There are a lot of RDDs in Spark; from the docs:
- AsyncRDDActions
- CoGroupedRDD
- DoubleRDDFunctions
- HadoopRDD
- JdbcRDD
- NewHadoopRDD
- OrderedRDDFunctions
- PairRDDFunctions
- PartitionPruningRDD
- RDD
- SequenceFileRDDFunctions
- ShuffledRDD
- UnionRDD
and I do not understand what they are supposed to be.
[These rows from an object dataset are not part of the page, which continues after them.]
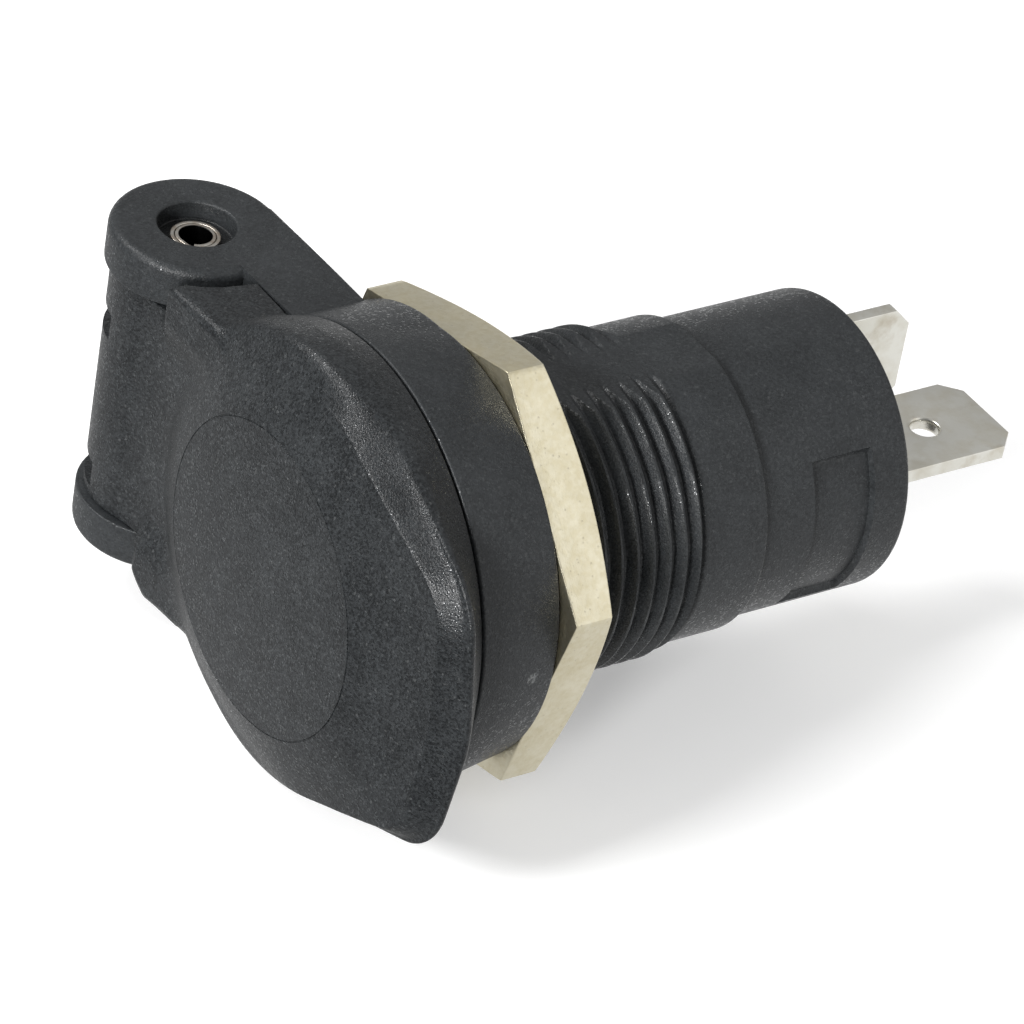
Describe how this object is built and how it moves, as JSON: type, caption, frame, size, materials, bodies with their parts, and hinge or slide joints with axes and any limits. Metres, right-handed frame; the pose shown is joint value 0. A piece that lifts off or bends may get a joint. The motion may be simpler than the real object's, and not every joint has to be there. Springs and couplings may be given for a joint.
{
  "type": "panel-mounted 12 V power socket",
  "caption": "Round panel-mounted 12 V power socket with a sprung hinged lid, a threaded barrel with its hex nut, and push-on blades at the rear.",
  "frame": {"origin": "centre of the flange's rear seating face, on the socket axis", "axes": "+Y along the socket axis towards the blades, +X towards the thumb tab, +Z along the hinge pin"},
  "size_m": [0.0378, 0.0457, 0.026],
  "materials": {
    "black_plastic": "fine spark-eroded grain, matt",
    "seal_rubber": "matt",
    "pin_steel": "bare spring steel, cut ends",
    "spring_steel": "drawn wire",
    "nickel_plate": "satin nickel plate over turned brass",
    "contact_plate": "tin plate, satin",
    "carrier_plastic": "moulded phenolic",
    "bare_brass": "turned"
  },
  "bodies": {
    "socket": {"housing": "black_plastic", "hinge_pin": "pin_steel", "lid_spring": "spring_steel", "panel_nut": "nickel_plate", "contact_sleeve": "contact_plate", "clamp_ring": "spring_steel", "ground_blade": "contact_plate", "ground_rivet": "contact_plate", "contact_carrier": "carrier_plastic", "contact_bush": "bare_brass", "contact_spring": "spring_steel", "centre_blade": "contact_plate", "blade_rivet": "bare_brass", "rear_cap": "black_plastic"},
    "lid": {"lid": "black_plastic", "lid_seal": "seal_rubber"},
    "plunger": {"centre_contact": "contact_plate"}
  },
  "joints": [
    {"name": "lid_hinge", "type": "hinge", "parent": "socket", "child": "lid", "pos_m": [-0.0174, -0.0054, 0], "axis": [0, 0, -1], "range_deg": [0, 110], "stiffness_Nm_per_rad": 0.01, "springref_deg": -34.38, "deforming": ["lid_spring"]},
    {"name": "plunger_slide", "type": "slide", "parent": "socket", "child": "plunger", "axis": [0, 1, 0], "range_m": [0, 0.001], "stiffness_N_per_m": 600, "springref_m": -0.002, "deforming": ["contact_spring"]}
  ]
}
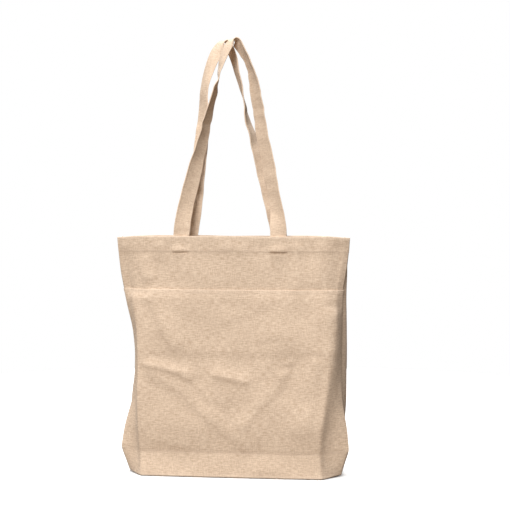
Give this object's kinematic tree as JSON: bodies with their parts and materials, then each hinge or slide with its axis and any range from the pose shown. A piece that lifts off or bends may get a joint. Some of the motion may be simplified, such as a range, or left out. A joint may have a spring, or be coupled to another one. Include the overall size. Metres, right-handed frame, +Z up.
{
  "type": "canvas tote bag",
  "caption": "Open-topped natural canvas tote bag with a boxed bottom, a full-width front pocket and tall webbing handles that swing.",
  "frame": {"origin": "on the ground, under the middle of the base", "axes": "+X to the right as the pocket is faced, +Y to the back, +Z up to the handles"},
  "size_m": [0.382, 0.068, 0.7076],
  "materials": {
    "canvas": "plain weave, unbleached, matte",
    "pocket_canvas": "plain weave, unbleached, matte",
    "webbing": "folded and stitched canvas strap, matte",
    "seam_edge": "raw overlocked edge, matte",
    "thread": "twisted cotton thread"
  },
  "bodies": {
    "bag": {"front_panel": "canvas", "back_panel": "canvas", "front_handle_ends": "webbing", "back_handle_ends": "webbing", "left_side_seam": "seam_edge", "right_side_seam": "seam_edge", "bottom_seam": "seam_edge", "front_hem_stitching": "thread", "back_hem_stitching": "thread", "pocket_bottom_stitching": "thread", "front_left_tack": "thread", "front_right_tack": "thread", "back_left_tack": "thread", "back_right_tack": "thread"},
    "pocket": {"front_pocket": "pocket_canvas", "pocket_hem_stitching": "thread"},
    "front_loop": {"front_handle": "webbing"},
    "back_loop": {"back_handle": "webbing"}
  },
  "joints": [
    {"name": "front_handle_swing", "type": "hinge", "parent": "bag", "child": "front_loop", "pos_m": [0, -0.0166, 0.402], "axis": [1, 0, 0], "range_deg": [0, 155]},
    {"name": "back_handle_swing", "type": "hinge", "parent": "bag", "child": "back_loop", "pos_m": [0, 0.0166, 0.402], "axis": [-1, 0, 0], "range_deg": [0, 155]},
    {"name": "pocket_mouth", "type": "hinge", "parent": "bag", "child": "pocket", "pos_m": [0, -0.0285, 0.044], "axis": [1, 0, 0], "range_deg": [0, 5]}
  ]
}
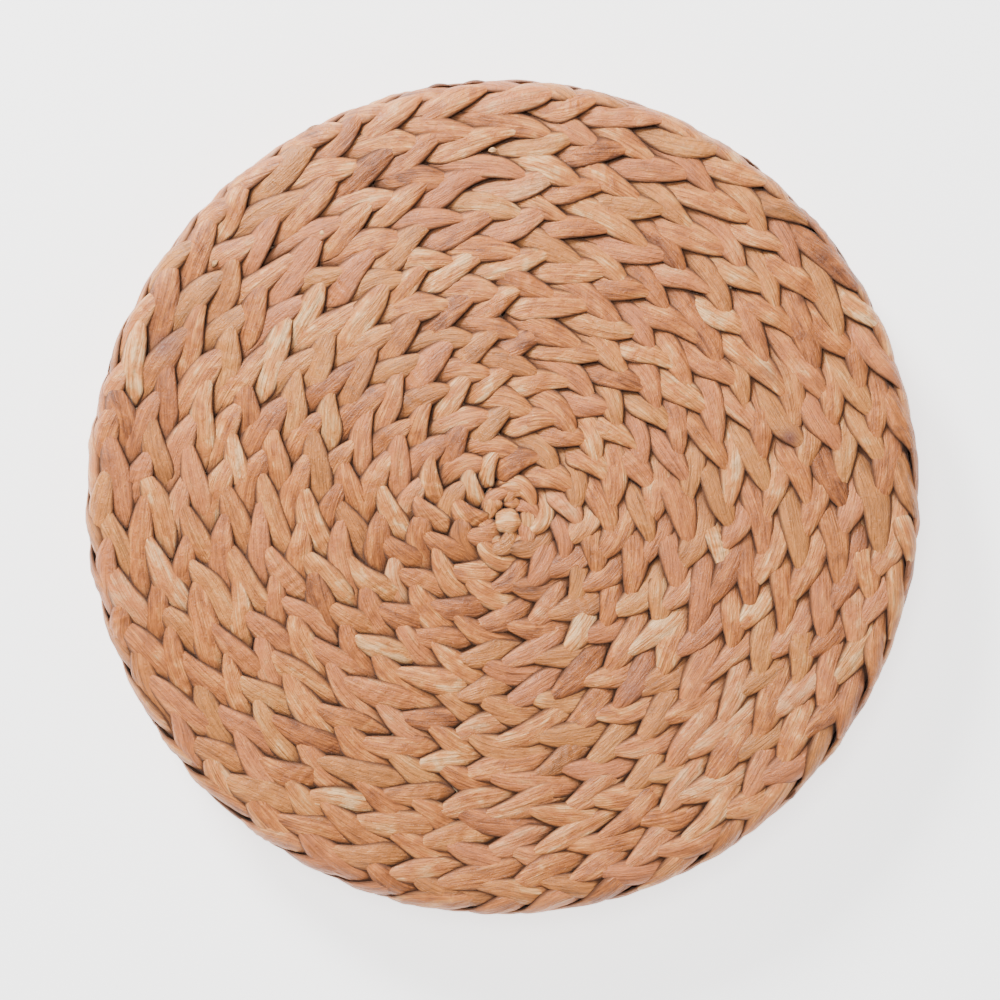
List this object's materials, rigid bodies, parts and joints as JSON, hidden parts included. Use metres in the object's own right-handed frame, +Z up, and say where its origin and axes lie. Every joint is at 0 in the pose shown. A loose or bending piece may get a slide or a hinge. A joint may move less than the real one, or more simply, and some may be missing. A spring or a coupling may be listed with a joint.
{
  "type": "round braided seat pad",
  "caption": "Round chair seat pad covered in a flat three-strand braid of wide plant leaves, coiled from the middle of each face and round the side, over a foam core.",
  "frame": {"origin": "middle of the underside, on the surface that the pad rests on", "axes": "+Z up through the pad's thickness, square to both faces; +X and +Y in the plane of the pad"},
  "size_m": [0.4, 0.4, 0.054],
  "materials": {
    "top_braid": "satin dried leaf",
    "side_braid": "satin dried leaf",
    "bottom_braid": "satin dried leaf",
    "sewing_thread": "matt twisted thread",
    "liner_cloth": "matt non-woven cloth",
    "foam": "matt open-cell foam"
  },
  "bodies": {
    "root": {"top_braid_start": "top_braid", "top_braid_round_01": "top_braid", "top_braid_round_02": "top_braid", "top_braid_round_03": "top_braid", "top_braid_round_04": "top_braid", "top_braid_round_05": "top_braid", "top_braid_round_06": "top_braid", "top_braid_round_07": "top_braid", "top_braid_round_08": "top_braid", "top_braid_round_09": "top_braid", "top_braid_round_10": "top_braid", "top_braid_last_stretch": "top_braid", "bottom_braid_start": "bottom_braid", "bottom_braid_round_01": "bottom_braid", "bottom_braid_round_02": "bottom_braid", "bottom_braid_round_03": "bottom_braid", "bottom_braid_round_04": "bottom_braid", "bottom_braid_round_05": "bottom_braid", "bottom_braid_round_06": "bottom_braid", "bottom_braid_round_07": "bottom_braid", "bottom_braid_round_08": "bottom_braid", "bottom_braid_round_09": "bottom_braid", "bottom_braid_round_10": "bottom_braid", "bottom_braid_last_stretch": "bottom_braid", "side_braid_round_1": "side_braid", "side_braid_round_2": "side_braid", "side_braid_round_3": "side_braid", "top_seam_thread": "sewing_thread", "bottom_seam_thread": "sewing_thread", "rim_seam_thread": "sewing_thread", "side_seam_thread_upper": "sewing_thread", "side_seam_thread_lower": "sewing_thread", "closing_seam_thread": "sewing_thread", "liner_top_panel": "liner_cloth", "liner_side_band": "liner_cloth", "liner_bottom_panel": "liner_cloth", "foam_core": "foam"}
  },
  "joints": []
}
Additionally I noticed that there are
ParallelCollectionRDDMapPartitionsRDD
which are not listed though they appear very often in my spark-shell as objects.
Question
Why are there different RDDs and what are their respective purposes?
What I understood so far
I understood from tutorials and books (e.g. "Learning Spark") that there are two types of operations on RDDs: Those for RDDs which have pairs (x, y) and all the other operations. So I would expect to have class RDD and PairRDD and that's it.
What I suspect
I suspect that I got it partly wrong and what is actually the case is that a lot of RDD classes could be just one RDD class - but that would make things less tidy. So instead, the developers decided to put different methods into different classes and in order to provide those to any RDD class type, they use implicit to coerce between the class types. I suspect that due to the fact that many of the RDD class types end with "Functions" or "Actions" and text in the respective scaladocs sound like this.
Additionally I suspect that some of the RDD classes still are not like that, but have some more in-depth meaning (e.g. ShuffledRDD).
However - I am not sure about any of this.